This crisis, we guess, must indeed be personally troubling for Justice Karibi-Whyte. To put it plainly, the criminal law is his passion. While teaching at the University of Lagos, he embarked on a doctoral in the criminal law. Awarded the degree in 1971, his dissertation was a definitive contribution to the subject. By the time it appeared in print, The History and Sources of Nigerian Criminal Law established Karibi-Whyte firmly alongside Prof. Cyprian Okonkwo and the late Dr. Akinola Aguda in the ranks of true greats in Nigerian criminal law. It is almost ironic that as a judge, the most significant, and potentially the most enduring exposition by Justice Karibi-Whyte of the principles of criminal responsibility was outside Nigeria. On November 17, 1993 he took the oath of office as a judge of the UN International Criminal Tribunal for the former Yugoslavia and was assigned to preside over one of the two three-member Trial Chambers. The judgment in Celebici case handed down by his Chamber exactly five years later is an outstanding contribution to the development of international criminal law.
How did an academic come upon a judicial career in the first place? Precisely when he was just establishing for himself a very promising academic career, Karibi-Whyte chose to switch. By 1970 he was already senior lecturer and almost completing the doctorate. The following year, he moved to his native Rivers State to head the Law Reporting and Research department of the State Ministry of Justice. Perhaps it was at this point he started considering a judicial career, we do not know that for sure. At the beginning of the 1970s, a seat on the Supreme Court was not necessarily the most attractive career aspiration for an ambitious judge. Only a few years hitherto, it was definitely more prestigious to head the judiciary of a state. Indeed some of the most eminent justices of the Supreme Court ever (Jibowu, Mbanefo, Taylor, Idigbe and Madarikan) made the smart career move from the court to the senior position in state judiciary. Even in the 1970s, Justice Buba Ardo preferred chief judgeship of Gongola State to his seat on the Supreme Court. But by the 1980s all this had changed. There was no longer any doubt that the Supreme Court was the pinnacle of any judicial career.

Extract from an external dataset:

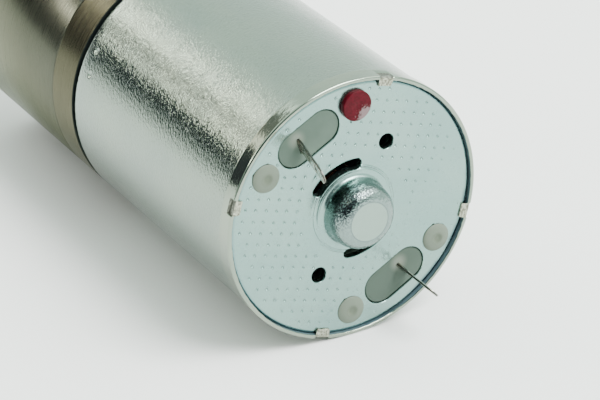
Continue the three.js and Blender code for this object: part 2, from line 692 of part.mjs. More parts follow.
function motorFlange() {
  const frontY = RING_REAR_Y - TOUCH / 2;
  const bossBore = BOSS_RADIUS + FIT;
  const stepY = FLANGE_REAR_Y + BOSS_LENGTH + 4 * TOUCH;
  const throat = bossBore - 0.6;
  const headSeat = frontY - MOTOR_SCREW_HEAD_HEIGHT - 4 * TOUCH;
  const body = turned([
    ...pairs([bossBore, FLANGE_REAR_Y], [BODY_RADIUS, FLANGE_REAR_Y], [BODY_RADIUS, frontY]),
    ...pairs([throat, frontY], [throat, stepY], [bossBore, stepY], [bossBore, FLANGE_REAR_Y]),
  ]);
  const motorHoles = MOTOR_SCREW_ANGLES.map((angle) => {
    const shank = rod(MOTOR_SCREW_RADIUS + FIT, FLANGE_REAR_Y - CLEAR, frontY + CLEAR, PIN_ROUND);
    const head = rod(MOTOR_SCREW_HEAD + 2 * FIT, headSeat, frontY + CLEAR, PIN_ROUND);
    return movedTo(joined(shank, head), polar(MOTOR_SCREW_CIRCLE, angle));
  });
  const coverHoles = coverScrewCentres().map((centre) =>
    movedTo(rod(COVER_SCREW_RADIUS + FIT, COVER_SCREW_TIP_Y - FIT, frontY + CLEAR, FINE_ROUND), centre),
  );
  return cutBy(body, ...motorHoles, ...coverHoles);
}

// A slotted cheese-head screw with its head towards +Y.
function slottedScrew({ shank, head, headHeight, tipY, headY }) {
  const taper = 0.3;
  const profile = [
    ...pairs([0, tipY], [shank - taper, tipY], [shank, tipY + taper], [shank, headY - headHeight]),
    ...pairs([head, headY - headHeight], [head, headY], [0, headY]),
  ];
  const slotWidth = head / 4;
  const slot = new THREE.BoxGeometry(3 * head, headHeight, slotWidth).translate(0, headY, 0);
  return cutBy(turned(profile, PIN_ROUND), slot);
}

function motorScrew(side) {
  const screw = slottedScrew({
    shank: MOTOR_SCREW_RADIUS,
    head: MOTOR_SCREW_HEAD,
    headHeight: MOTOR_SCREW_HEAD_HEIGHT,
    tipY: MOTOR_SCREW_TIP_Y,
    headY: MOTOR_SCREW_TOP_Y,
  });
  return movedTo(screw, polar(MOTOR_SCREW_CIRCLE, MOTOR_SCREW_ANGLES[side]));
}

function coverScrew(centre) {
  const screw = slottedScrew({
    shank: COVER_SCREW_RADIUS,
    head: COVER_SCREW_HEAD,
    headHeight: COVER_SCREW_HEAD_HEIGHT,
    tipY: COVER_SCREW_TIP_Y,
    headY: COVER_SCREW_TOP_Y,
  });
  return movedTo(screw, centre);
}

function frontCover() {
  const [rearBore, frontBore] = [BUSH_REAR.radius + FIT, BUSH_FRONT.radius + FIT];
  const lip = OUTPUT_RADIUS + 0.6;
  const headSeat = COVER_SCREW_TOP_Y - COVER_SCREW_HEAD_HEIGHT - TOUCH;
  const body = turned([
    ...pairs([rearBore, SPIGOT_REAR_Y], [SPIGOT_RADIUS, SPIGOT_REAR_Y], [SPIGOT_RADIUS, COVER_REAR_Y]),
    ...pairs([BODY_RADIUS, COVER_REAR_Y], [BODY_RADIUS, -EDGE_CHAMFER], [BODY_RADIUS - EDGE_CHAMFER, 0]),
    ...pairs([PILOT_RADIUS, 0], [PILOT_RADIUS, PILOT_LENGTH], [frontBore, PILOT_LENGTH]),
    ...pairs([frontBore, BUSH_FRONT.rearY - TOUCH], [lip, BUSH_FRONT.rearY - TOUCH]),
    ...pairs([lip, BUSH_REAR.frontY + TOUCH], [rearBore, BUSH_REAR.frontY + TOUCH]),
    ...pairs([rearBore, SPIGOT_REAR_Y]),
  ]);
  const mountHoles = MOUNT_HOLE_ANGLES.map((angle) =>
    movedTo(rod(MOUNT_HOLE_RADIUS, MOUNT_HOLE_BOTTOM_Y, CLEAR, PIN_ROUND), polar(MOUNT_HOLE_CIRCLE, angle)),
  );
  const screwHoles = coverScrewCentres().map((centre) => {
    const shank = rod(COVER_SCREW_RADIUS + FIT, SPIGOT_REAR_Y - CLEAR, CLEAR, FINE_ROUND);
    const head = rod(COVER_SCREW_HEAD + FIT, headSeat, CLEAR, FINE_ROUND);
    return movedTo(joined(shank, head), centre);
  });
  return cutBy(body, ...mountHoles, ...screwHoles);
}

// A carrier plate with three pins towards the motor.
function carrier(bore, plateSpan, pinEndY) {
  const plate = sleeve(bore, CARRIER_RADIUS, plateSpan.rearY, plateSpan.frontY);
  const pins = pinCentres().map((centre) =>
    movedTo(rod(PIN_RADIUS, pinEndY, plateSpan.frontY - PIN_SHORTER, PIN_ROUND), centre),
  );
  return joined(plate, ...pins);
}

function outputShaft() {
  const groove = OUTPUT_RADIUS - GROOVE_DEPTH;
  const shaft = turned(
    [
      ...pairs([0, STAGE2_PLATE.rearY], [OUTPUT_RADIUS, STAGE2_PLATE.rearY]),
      ...pairs([OUTPUT_RADIUS, GROOVE_REAR_Y], [groove, GROOVE_REAR_Y]),
      ...pairs([groove, GROOVE_FRONT_Y], [OUTPUT_RADIUS, GROOVE_FRONT_Y]),
      ...pairs([OUTPUT_RADIUS, OUTPUT_END_Y - EDGE_CHAMFER], [OUTPUT_RADIUS - EDGE_CHAMFER, OUTPUT_END_Y]),
      ...pairs([0, OUTPUT_END_Y]),
    ],
    SHAFT_ROUND,
  );
  const flat = new THREE.BoxGeometry(3 * OUTPUT_RADIUS, FLAT_LENGTH + CLEAR, OUTPUT_RADIUS);
  flat.translate(0, OUTPUT_END_Y + (CLEAR - FLAT_LENGTH) / 2, 1.5 * OUTPUT_RADIUS - FLAT_DEPTH);
  return cutBy(shaft, flat);
}

function circlip() {
  const mouth = CIRCLIP_MOUTH_HALF_ANGLE; // its opening is upwards
  const inner = OUTPUT_RADIUS - CIRCLIP_GRIP;
  const shape = arcShape(inner, CIRCLIP_RADIUS, 90 + mouth, 450 - mouth, 20);
  return slab(shape, GROOVE_REAR_Y + TOUCH, GROOVE_FRONT_Y - TOUCH);
}

// ---- assembly ----

const gearmotor = new THREE.Group();

function add(name, material, geometry) {
  const mesh = new THREE.Mesh(geometry, material());
  mesh.name = name;
  gearmotor.add(mesh);
}

function addStator() {
  const running = MOTOR_SHAFT_RADIUS + RUNNING_GAP;
  const bossBore = BOSS_RADIUS - CAN_WALL;
  const bush = (outer, { rearY, frontY }) => sleeve(running, outer, rearY, frontY, SMALL_ROUND);
  add("motor_can", finishes.zincPlate, motorCan());
  add("end_plate", finishes.endPlate, endPlate());
  add("brush_card", finishes.nylon, brushCard());
  add("rear_bush", finishes.bronze, bush(DOME_BORE - FIT, REAR_BUSH));
  add("front_bush", finishes.bronze, bush(bossBore - FIT, FRONT_BUSH));
  for (const side of [0, 1]) {
    const number = side + 1;
    add(`terminal_${number}`, finishes.tin, terminal(side));
    add(`brush_arm_${number}`, finishes.springBronze, brushArm(side));
    add(`carbon_brush_${number}`, finishes.carbon, carbonBrush(side));
    add(`magnet_${number}`, finishes.ferrite, magnet(side));
    add(`magnet_spring_${number}`, finishes.steel, magnetSpring(side));
    add(`motor_screw_${number}`, finishes.screw, motorScrew(side));
  }
}

// A sheet of insulation with the outline of the laminations.
function endInsulator(rearY) {
  return slab(laminationShape(STACK_RADIUS - INSULATOR_STEP), rearY, rearY + INSULATOR_THICKNESS);
}

function addRotor() {
  const bore = MOTOR_SHAFT_RADIUS + FIT;
  const stack = slab(laminationShape(STACK_RADIUS), STACK_REAR_Y, STACK_FRONT_Y);
  const shaft = rod(MOTOR_SHAFT_RADIUS, ROTOR_SHAFT.rearY, ROTOR_SHAFT.frontY);
  const rearInsulatorY = STACK_REAR_Y - TOUCH - INSULATOR_THICKNESS;
  const collar = ({ rearY, frontY }) => sleeve(bore, HUB_RADIUS, rearY, frontY, SMALL_ROUND);
  const { radius, rearY, frontY } = VARISTOR;
  add("rotor_shaft", finishes.steel, shaft);
  add("lamination_stack", finishes.lamination, stack);
  add("end_insulator_rear", finishes.insulator, endInsulator(rearInsulatorY));
  add("end_insulator_front", finishes.insulator, endInsulator(STACK_FRONT_Y + TOUCH));
  add("commutator_hub", finishes.phenolic, collar(HUB));
  add("rotor_washer_rear", finishes.insulator, collar(REAR_WASHER));
  add("rotor_washer_front", finishes.insulator, collar(FRONT_WASHER));
  add("varistor_ring", finishes.ceramic, sleeve(HUB_RADIUS + FIT, radius, rearY, frontY, SMALL_ROUND));
  for (let pole = 0; pole < POLES; pole++) {
    add(`winding_coil_${pole + 1}`, finishes.enamel, windingCoil(pole));
    add(`commutator_bar_${pole + 1}`, finishes.copper, commutatorBar(pole));
  }
  add("sun_gear_1", finishes.gearSteel, sunGear(bore, STAGE1_GEARS));
}

function outputBush({ radius, rearY, frontY }) {
  return sleeve(OUTPUT_RADIUS + RUNNING_GAP, radius, rearY, frontY, SHAFT_ROUND);
}

function thrustWasher() {
  const rearY = STAGE2_PLATE.frontY + TOUCH;
  const frontY = rearY + THRUST_WASHER_THICKNESS;
  return sleeve(OUTPUT_RADIUS + FIT, THRUST_WASHER_RADIUS, rearY, frontY, SHAFT_ROUND);
}

function addGearbox() {
  const firstPinsY = STAGE1_GEARS.rearY - 2 * TOUCH;
  add("motor_flange", finishes.flange, motorFlange());
  add("ring_gear", finishes.machined, ringGear());
  add("front_cover", finishes.machined, frontCover());
  coverScrewCentres().forEach((centre, index) => {
    add(`cover_screw_${index + 1}`, finishes.screw, coverScrew(centre));
  });
  add("stage1_carrier", finishes.steel, carrier(SHANK_RADIUS + FIT, STAGE1_PLATE, firstPinsY));
  add("sun_gear_2", finishes.gearSteel, secondSunGear());
  add("stage2_carrier", finishes.steel, carrier(OUTPUT_RADIUS + FIT, STAGE2_PLATE, STAGE2_GEARS.rearY));
  PLANET_ANGLES.forEach((_, index) => {
    add(`stage1_planet_${index + 1}`, finishes.gearSteel, planet(index, STAGE1_GEARS));
    add(`stage2_planet_${index + 1}`, finishes.gearSteel, planet(index, STAGE2_GEARS));
  });
  add("output_shaft", finishes.steel, outputShaft());
  add("output_bush_rear", finishes.bronze, outputBush(BUSH_REAR));
  add("output_bush_front", finishes.bronze, outputBush(BUSH_FRONT));
  add("thrust_washer", finishes.insulator, thrustWasher());
  add("circlip", finishes.screw, circlip());
}

addStator();
addRotor();
addGearbox();

export default gearmotor;
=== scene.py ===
import json
import math
import random

import bmesh
import bpy
from mathutils import Matrix, Vector, geometry


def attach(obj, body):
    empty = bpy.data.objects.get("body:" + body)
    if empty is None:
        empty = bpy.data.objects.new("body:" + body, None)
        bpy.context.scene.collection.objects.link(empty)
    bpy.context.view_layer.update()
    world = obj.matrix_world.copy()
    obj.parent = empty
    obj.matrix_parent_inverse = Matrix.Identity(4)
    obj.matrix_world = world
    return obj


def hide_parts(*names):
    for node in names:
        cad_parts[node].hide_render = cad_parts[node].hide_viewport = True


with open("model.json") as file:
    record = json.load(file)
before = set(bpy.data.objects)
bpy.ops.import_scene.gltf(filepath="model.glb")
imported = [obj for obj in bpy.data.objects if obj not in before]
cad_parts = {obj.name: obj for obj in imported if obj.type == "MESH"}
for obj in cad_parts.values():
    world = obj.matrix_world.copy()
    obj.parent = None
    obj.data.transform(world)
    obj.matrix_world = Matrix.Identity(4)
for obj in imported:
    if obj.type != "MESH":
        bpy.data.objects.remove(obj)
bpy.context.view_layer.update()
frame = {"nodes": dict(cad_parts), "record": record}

# ---- dimensions, in mm, in the frame of the CAD model ----

MM = 0.001
GAP = 0.1  # between neighbouring pieces

BODY_RADIUS = 18.0
COVER_REAR_Y = -6.0
RING_REAR_Y = -29.0
FLANGE_REAR_Y = -35.0

RIM_Y = -79.5
CAN_FRONT_Y = -35.1
CAN_WALL = 1.0
CAN_CORNER = 2.8
MOUTH_RADIUS = 18.25
MOUTH_SEAT = 17.7
LIP_ROUNDING = 0.15  # inside the rim
MOUTH_END_Y = -77.1  # where the smooth band at the mouth ends
BOSS_RADIUS = 5.0
BOSS_LENGTH = 2.0
BOSS_BORE = 2.2875
DIMPLES = ((149.0, -38.1), (159.5, -38.6))  # angle and y of the two small marks near the front
DIMPLE_ROWS = (-39.4, -37.4)
DIMPLE_RADIUS = 0.6
DIMPLE_DEPTH = 0.16
STAKE_ANGLES = (75, 165, 255, 345)
STAKE_HALF = 3.4  # degrees
STAKE_INNER = 16.85
NOTCH_RADIUS = 17.95  # a stake's notch is outside this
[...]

Justice Karibi-Whyte's judicial career began humbly enough with the High Court bench. He was appointed to the Federal High Court in 1976 (then Federal Revenue Court). Although his tenure was short, he was soon to author the leading working on the law and practice of that court. His academic training served him very well, and it was clear that he had very quickly demonstrated an impressive capacity for more sophisticated judicial business. He moved on to the nascent Court of Appeal in 1980, and from thence the Supreme Court in another four years. He was 52.

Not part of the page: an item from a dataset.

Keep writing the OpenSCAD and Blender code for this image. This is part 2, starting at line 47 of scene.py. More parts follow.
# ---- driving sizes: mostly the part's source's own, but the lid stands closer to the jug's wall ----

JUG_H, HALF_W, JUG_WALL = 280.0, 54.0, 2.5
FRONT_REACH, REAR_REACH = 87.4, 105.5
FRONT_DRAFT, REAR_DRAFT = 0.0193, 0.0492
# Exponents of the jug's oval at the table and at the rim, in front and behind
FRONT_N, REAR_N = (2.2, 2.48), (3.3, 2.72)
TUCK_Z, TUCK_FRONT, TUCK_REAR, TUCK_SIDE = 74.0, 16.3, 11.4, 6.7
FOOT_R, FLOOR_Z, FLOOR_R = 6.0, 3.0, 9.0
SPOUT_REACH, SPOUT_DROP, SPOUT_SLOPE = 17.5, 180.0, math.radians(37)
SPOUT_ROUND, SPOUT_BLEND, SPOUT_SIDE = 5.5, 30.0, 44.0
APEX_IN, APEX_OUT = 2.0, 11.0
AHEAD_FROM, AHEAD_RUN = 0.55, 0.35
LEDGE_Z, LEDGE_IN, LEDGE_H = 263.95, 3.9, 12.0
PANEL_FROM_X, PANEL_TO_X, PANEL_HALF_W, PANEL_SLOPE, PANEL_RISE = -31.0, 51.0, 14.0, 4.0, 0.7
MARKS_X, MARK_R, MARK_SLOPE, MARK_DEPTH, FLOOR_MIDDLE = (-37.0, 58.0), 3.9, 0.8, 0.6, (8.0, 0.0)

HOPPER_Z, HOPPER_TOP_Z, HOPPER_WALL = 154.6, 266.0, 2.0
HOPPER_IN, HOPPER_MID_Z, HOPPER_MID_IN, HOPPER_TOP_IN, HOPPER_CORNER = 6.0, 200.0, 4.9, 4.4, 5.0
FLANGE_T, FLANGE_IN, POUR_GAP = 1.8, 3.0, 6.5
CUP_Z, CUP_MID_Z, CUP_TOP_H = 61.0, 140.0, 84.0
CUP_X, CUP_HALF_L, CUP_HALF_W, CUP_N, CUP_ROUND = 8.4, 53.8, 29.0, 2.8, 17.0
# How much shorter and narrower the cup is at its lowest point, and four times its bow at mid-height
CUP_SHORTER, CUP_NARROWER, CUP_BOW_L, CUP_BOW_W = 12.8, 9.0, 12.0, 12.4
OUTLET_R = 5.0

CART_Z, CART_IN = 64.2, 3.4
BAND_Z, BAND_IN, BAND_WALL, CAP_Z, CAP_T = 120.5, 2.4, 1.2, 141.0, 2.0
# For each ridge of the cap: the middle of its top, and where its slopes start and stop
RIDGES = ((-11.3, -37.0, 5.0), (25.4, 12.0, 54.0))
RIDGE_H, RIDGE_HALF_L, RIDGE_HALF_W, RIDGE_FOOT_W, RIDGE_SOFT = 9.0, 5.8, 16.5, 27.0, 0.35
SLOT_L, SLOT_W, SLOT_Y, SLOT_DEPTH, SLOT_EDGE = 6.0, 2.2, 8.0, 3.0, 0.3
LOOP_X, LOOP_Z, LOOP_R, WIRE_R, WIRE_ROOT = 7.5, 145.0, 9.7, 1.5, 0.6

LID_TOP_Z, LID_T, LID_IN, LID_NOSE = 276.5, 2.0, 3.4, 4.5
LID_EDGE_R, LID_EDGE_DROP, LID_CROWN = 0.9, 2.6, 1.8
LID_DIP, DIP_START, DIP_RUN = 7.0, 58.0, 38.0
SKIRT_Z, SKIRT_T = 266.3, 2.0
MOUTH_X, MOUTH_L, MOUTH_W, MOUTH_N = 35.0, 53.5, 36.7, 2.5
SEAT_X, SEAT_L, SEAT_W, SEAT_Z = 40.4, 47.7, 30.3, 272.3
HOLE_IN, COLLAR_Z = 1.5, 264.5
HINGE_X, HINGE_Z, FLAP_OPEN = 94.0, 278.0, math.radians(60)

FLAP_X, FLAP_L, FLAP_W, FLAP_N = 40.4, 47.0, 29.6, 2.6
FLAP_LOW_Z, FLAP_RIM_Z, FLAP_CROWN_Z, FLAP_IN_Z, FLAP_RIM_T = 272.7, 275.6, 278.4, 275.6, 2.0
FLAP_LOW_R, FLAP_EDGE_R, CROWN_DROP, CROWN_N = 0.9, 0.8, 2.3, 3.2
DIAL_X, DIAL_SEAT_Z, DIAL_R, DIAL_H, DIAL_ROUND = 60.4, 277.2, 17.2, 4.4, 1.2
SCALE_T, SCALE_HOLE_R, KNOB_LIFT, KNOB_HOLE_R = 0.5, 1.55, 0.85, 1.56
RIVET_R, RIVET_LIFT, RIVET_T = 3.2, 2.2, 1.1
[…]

Only once previously had an appointment to the Supreme Court been made from the Court of Appeal (Chief Justice Uwais, five years earlier). But on the same day in July 1984 three appointments were made from the Court of Appeal. This was remarkable for more than sheer number. It had been only eight years since Karibi-Whyte embarked on a judicial career. His fellow appointees had been on the bench significantly longer. Justices Kazeem and Coker were appointed to the High Court in 1967 and 1972 respectively. The 1984 appointments signalled a new direction in Supreme Court recruitment. Henceforth appointment from the Court of Appeal was increasingly the rule. Of the 29 appointments made since 1984 over 80 per cent have been from there, and there has been only one exception of the 13 appointments in the last 10 years.
A history of the Supreme Court during the time of Justice Karibi-Whyte remains to be written. (Prof. Sagay has already examined milestones in the early part of this era.) A definitive biography of Karibi-Whyte's court years is highly deserving. There is no doubt that, in history as well as biography, he will be mentioned as one of the leading justices during this period. Even so, his impact on the court would almost certainly have been much greater were it not for prolonged absences to take up assignments at the Civil Disturbances Special Tribunal, the 1995 Constitutional Conference, and the International Criminal Tribunal respectively.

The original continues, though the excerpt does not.